Recovering from natural disasters
As the organization returns to normalcy in the wake of the disaster, it must realize which areas of its business have been exposed the most. Learning from the aftermath is imperative to plug the gaps in the Business continuity plan both at the strategic and operational levels.
A report outlining these can list failure points, cause and effect analyses and comparative study of industry peers have been able to do. Collect data from suppliers and customers to understand their viewpoints. Finally, improve information technology to better predict impact and also co-ordinate the insurance recoveries and future covers.

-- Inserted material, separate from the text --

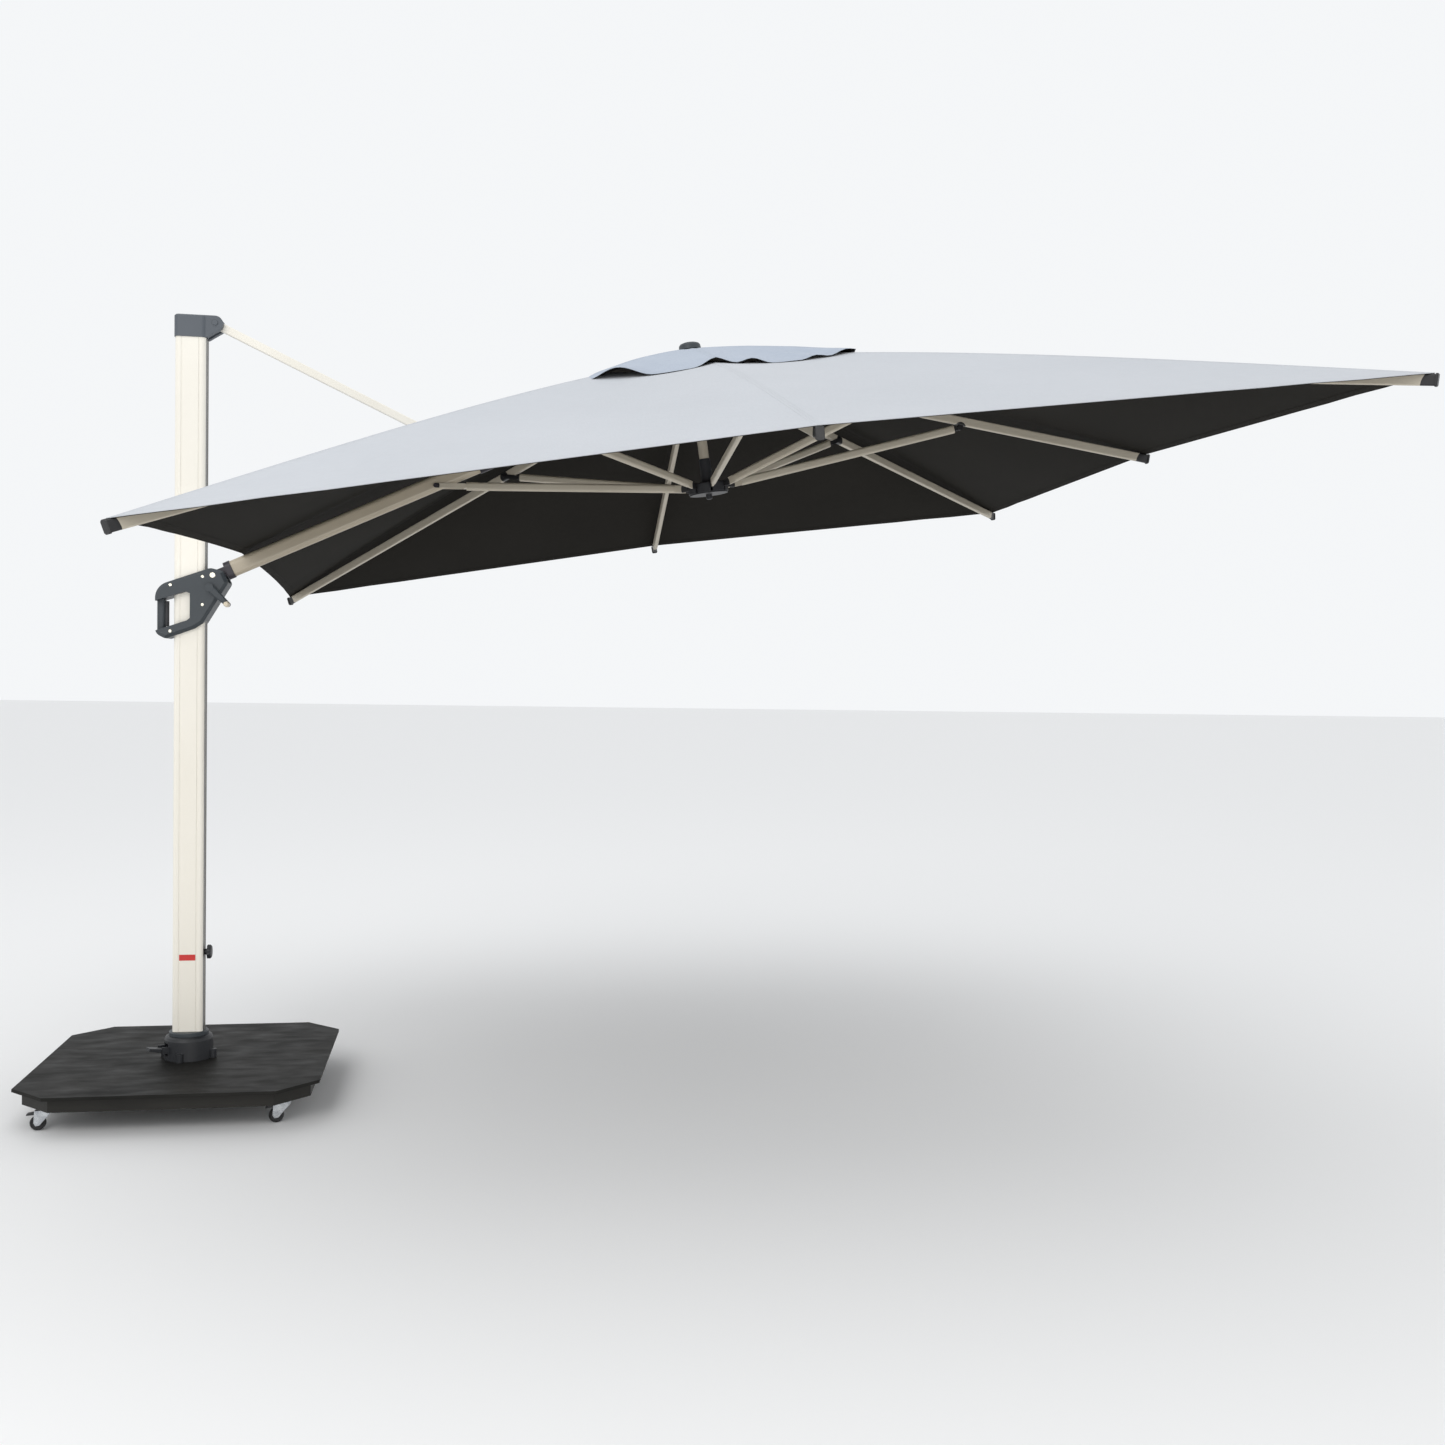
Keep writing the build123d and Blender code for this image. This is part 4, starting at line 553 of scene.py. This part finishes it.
def sector(name, k, point, inner, outer, rows, columns, hem, top, body, spread=(-0.5, 0.5), edge=None):
    """Part of a sheet over rib k, as a thin two-sided skin.

    point gives the surface; inner and outer are shares of the canopy's half side, and spread is in
    eighths to each side of the rib. edge is the share that the hem's stitching is measured from.
    """
    edge = outer if edge is None else edge
    shares = [inner + (outer - inner) * i / rows for i in range(rows)] + [outer]
    if hem:
        shares += [outer - hem / CANOPY_HALF, outer - hem / CANOPY_HALF + 0.0004, outer - 0.0008]
    shares = sorted(set(shares))
    places = [k + spread[0] + (spread[1] - spread[0]) * j / columns for j in range(columns + 1)]
    top_points, low_points, normals, uvs = [], [], [], []
    for share in shares:
        thick = CLOTH * (2.0 if outer - hem / CANOPY_HALF < share < outer else 1.0)
        for p in places:
            here = point(p, share)
            step = 0.004
            along = point(p, share + step) - point(p, share - step)
            before, after = point(p - step, share), point(p + step, share)
            normal = along.cross(after - before).normalized()
            inward = Vector((0, 0, -thick))
            top_points.append(to_world(*here))
            low_points.append(to_world(*(here + inward)))
            n = normal.x * EX + normal.y * EY + normal.z * EZ
            normals.append(n if n.dot(EZ) > 0 else -n)
            angle = radians(45 * k)
            across = -here.x * sin(angle) + here.y * cos(angle)
            uvs.append((across, (edge - share) * CANOPY_HALF))
    width = columns + 1
    count = len(top_points)
    faces, face_under = [], []
    for i in range(len(shares) - 1):
        for j in range(columns):
            a, b, c, d = i * width + j, i * width + j + 1, (i + 1) * width + j + 1, (i + 1) * width + j
            faces.append((a, d, c, b))
            face_under.append(0)
            faces.append((count + a, count + b, count + c, count + d))
            face_under.append(1)
        for a, b in ((i * width, (i + 1) * width), ((i + 2) * width - 1, (i + 1) * width - 1)):
            faces.append((a, count + a, count + b, b))
            face_under.append(0)
    last = (len(shares) - 1) * width
    for j in range(columns):
        faces.append((last + j, count + last + j, count + last + j + 1, last + j + 1))
        face_under.append(0)
        faces.append((j + 1, count + j + 1, count + j, j))
        face_under.append(0)
    mesh = bpy.data.meshes.new(name)
    mesh.from_pydata(top_points + low_points, [], faces)
    mesh.materials.append(top)
    # the underside's faces take the near-black cloth, which is painted shade
    mesh.materials.append(MATERIALS["under"])
    layer = mesh.uv_layers.new(name="cloth")
    for polygon, side in zip(mesh.polygons, face_under):
        polygon.material_index = side
        polygon.use_smooth = True
        for loop in polygon.loop_indices:
            v = mesh.loops[loop].vertex_index
            layer.data[loop].uv = uvs[v % count]
    vertex_normals = normals + [-n for n in normals]
    mesh.normals_split_custom_set_from_vertices(vertex_normals)
    obj = bpy.data.objects.new(name, mesh)
    bpy.context.collection.objects.link(obj)
    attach(obj, body)
    return obj


def fold_flat(obj):
    """Give the piece its own copy of its mesh."""
    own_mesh(obj)


def strut_slot():
    """Cutter for the slot that lets the top strut through, standing on the arm's joint."""
    arm = (joint_at("fold") - joint_at("slider_on_arm")).normalized()
    up = Vector((0, -1, 0)).cross(arm)
    centre = joint_at("arm_on_strut")
    rows = []
    for z in SLOT_CUT:
        ring = []
        for i in range(SLOT_SIDES):
            a = 2 * pi * i / SLOT_SIDES
            x = SLOT_ENDS[cos(a) > 0] + SLOT_HALF * cos(a)
            ring.append(centre + arm * x + Vector((0, SLOT_HALF * sin(a), 0)) + up * z)
        rows.append(ring)
    mesh = bpy.data.meshes.new("slot_cutter")
    n = SLOT_SIDES
    faces = [(i, (i + 1) % n, n + (i + 1) % n, n + i) for i in range(n)]
    faces += [tuple(reversed(range(n))), tuple(range(n, 2 * n))]
    mesh.from_pydata(rows[0] + rows[1], [], faces)
    obj = bpy.data.objects.new("slot_cutter", mesh)
    bpy.context.collection.objects.link(obj)
    return obj


def cut_by(obj, cutter):
    """Take the cutter's volume out of the piece, and remove the cutter."""
    modifier = obj.modifiers.new("slot", "BOOLEAN")
    modifier.object = cutter
    modifier.operation = "DIFFERENCE"
    modifier.solver = "FAST"
    bpy.context.view_layer.update()
    cut = bpy.data.meshes.new_from_object(obj.evaluated_get(bpy.context.evaluated_depsgraph_get()))
    obj.modifiers.clear()
    obj.data = cut
    bpy.data.objects.remove(cutter)


def declare_sheets(made, node):
    """Hide the CAD node that the pieces stand for, and give each piece that keeps some width its own mesh.
    """
    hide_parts(node)
    for obj, k, keep, aside in made:
        if keep:
            fold_flat(obj)


def make_canopy():
    """The canopy. Over the arm a strip with the strut's slot stays flat, between two pieces of cloth beside
    it.
    """
    inner = VENT_HALF / CANOPY_HALF
    made = []
    for k, name in enumerate(RIBS):
        # each part: end of its name, spread, columns, share of width kept, line it gathers to
        parts = [("", (-0.5, 0.5), 24, CANOPY_KEEP[k % 2], 0.0)]
        if name == "arm":
            parts = [("_rear", (-0.5, -STRIP), 12, CANOPY_KEEP[0], -ARM_GATHER),
                     ("", (-STRIP, STRIP), 6, 0, 0.0),
                     ("_front", (STRIP, 0.5), 12, CANOPY_KEEP[0], ARM_GATHER)]
        for ending, spread, columns, keep, aside in parts:
            obj = sector("canopy_" + name + ending, k, canopy_point, inner, 1.0, 26, columns, CANOPY_HEM,
                         MATERIALS["top"], body_of_rib(k), spread)
            if not keep:
                cut_by(obj, strut_slot())
            made.append((obj, k, keep, aside))
    declare_sheets(made, "canopy")


def make_flap():
    """The vent flap. Its crown stays on the hub, and the rest folds with the ribs."""
    hole, crown_edge, edge = (half / CANOPY_HALF for half in (FLAP_HOLE, CROWN_HALF, FLAP_HALF))
    made = []
    for k, name in enumerate(RIBS):
        crown = sector("crown_" + name, k, flap_point, hole, crown_edge, 6, 28, 0.0,
                       MATERIALS["flap"], "hub", edge=edge)
        obj = sector("flap_" + name, k, flap_point, crown_edge, edge, 18, 28, FLAP_HEM,
                     MATERIALS["flap"], body_of_rib(k))
        made += [(crown, k, 0, 0.0), (obj, k, FLAP_KEEP[k % 2], 0.0)]
    declare_sheets(made, "vent_flap")


# ------------------------------------------------------------------ small pieces
TAPE_BOX = (-0.024, 0.023, 0.415, 0.433)     # from and to in X, from and to in Z
TAPE_THICKNESS = 0.0006


def make_tape():
    """Plain strip of tape on the front of the mast's foot."""
    x0, x1, z0, z1 = TAPE_BOX
    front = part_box("mast_tube")[0][1] - 0.0004
    bm = bmesh.new()
    bmesh.ops.create_cube(bm, size=1.0)
    bmesh.ops.scale(bm, vec=(x1 - x0, TAPE_THICKNESS, z1 - z0), verts=bm.verts)
    bmesh.ops.translate(bm, vec=((x0 + x1) / 2, front, (z0 + z1) / 2), verts=bm.verts)
    bmesh.ops.bevel(bm, geom=bm.edges, offset=0.0002, segments=2, affect="EDGES")
    mesh = bpy.data.meshes.new("mast_tape")
    bm.to_mesh(mesh)
    bm.free()
    mesh.materials.append(finish("red_tape"))
    obj = bpy.data.objects.new("mast_tape", mesh)
    bpy.context.collection.objects.link(obj)
    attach(obj, "mast")


# ------------------------------------------------------------------ camera, floor and light
FOCAL = 1.0131487889        # in widths of the frame
SENSOR = 36.0
CAMERA_AT = (0.85, -4.6494, 1.290)
YAW, PITCH, ROLL = -0.1679, -0.0291, 0.0154
FLOOR_HALF = 60


def make_camera():
    data = bpy.data.cameras.new("camera")
    data.sensor_width = SENSOR
    data.lens = FOCAL * SENSOR
    data.dof.use_dof = False
    obj = bpy.data.objects.new("camera", data)
    turn = Matrix.Rotation(YAW, 4, "Z") @ Matrix.Rotation(pi / 2 + PITCH, 4, "X")
    obj.matrix_world = Matrix.Translation(CAMERA_AT) @ turn @ Matrix.Rotation(ROLL, 4, "Z")
    bpy.context.collection.objects.link(obj)
    bpy.context.scene.camera = obj


def make_floor():
    mesh = bpy.data.meshes.new("floor")
    corners = [(x * FLOOR_HALF, y * FLOOR_HALF, 0) for x, y in ((-1, -1), (1, -1), (1, 1), (-1, 1))]
    mesh.from_pydata(corners, [], [(0, 1, 2, 3)])
    material, nodes, _ = new_material("floor")
    shader = nodes["Principled BSDF"]
    shader.inputs["Base Color"].default_value = (0.86, 0.86, 0.86, 1)
    shader.inputs["Roughness"].default_value = 0.9
    shader.inputs["Specular IOR Level"].default_value = 0.1
    mesh.materials.append(material)
    obj = bpy.data.objects.new("floor", mesh)
    bpy.context.collection.objects.link(obj)


def area_light(name, at, towards, size, power, colour=(1, 1, 1)):
    """A soft rectangular light: its place, the point it faces, its two sides and its watts."""
    data = bpy.data.lights.new(name, "AREA")
    data.shape = "RECTANGLE"
    data.size, data.size_y = size
    data.energy = power
    data.color = colour
    obj = bpy.data.objects.new(name, data)
    obj.location = at
    obj.rotation_euler = (Vector(towards) - Vector(at)).to_track_quat("-Z", "Y").to_euler()
    bpy.context.collection.objects.link(obj)


def make_lights():
    bpy.context.scene.view_settings.view_transform = "Standard"
    world = bpy.data.worlds.new("studio")
    bpy.context.scene.world = world
    world.use_nodes = True
    background = world.node_tree.nodes["Background"]
    background.inputs["Color"].default_value = (0.97, 0.985, 1.0, 1)
    background.inputs["Strength"].default_value = 0.94
    area_light("key", (-2.5, -6.5, 5.5), (1.0, 0.0, 1.6), (4.0, 3.0), 105, (1.0, 0.98, 0.95))
    area_light("top", (1.0, -0.5, 7.0), (1.0, 0.0, 2.0), (7.0, 6.0), 55)
    area_light("fill", (1.6, -4.6, 0.35), (1.1, 0.2, 2.0), (3.6, 0.6), 26, (1.0, 0.975, 0.94))
    area_light("mast", (-0.9, -3.4, 1.9), (0.0, 0.0, 1.3), (0.5, 1.6), 7)


dress_nodes()
make_canopy()
make_flap()
make_tape()
make_camera()
make_floor()
make_lights()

Benefits of supply-chain risk management v/s the costs
Risk mitigation techniques add cost. It will be costlier to employ backup operations centers, multiple supply routes and insurance. But the benefits outweigh these costs.  Another point to note is if the firm has these alternative arrangements, the actual insurance premium might be less considering the lower risk profile of the company.
Benefits, not necessarily instantaneous but could be future oriented like invention of new product. In the Nokia example cited above, due to unavailability of specific chipsets from Philips, Nokia developed a model using generic chipsets, named Nokia 3310. This invention in low cost model became so popular that it ripped benefits to Nokia for years after the incident, capturing the market of low cost phones from Ericsson forever.
Implementation of holistic supply chain risk management program will uphold the commitment to good corporate governance and shareholders. A resilient and flexible supply chain is a must. Companies that don’t have it are really working without a ‘safety-net’. This, in the increasingly globalized world isn’t a smart idea.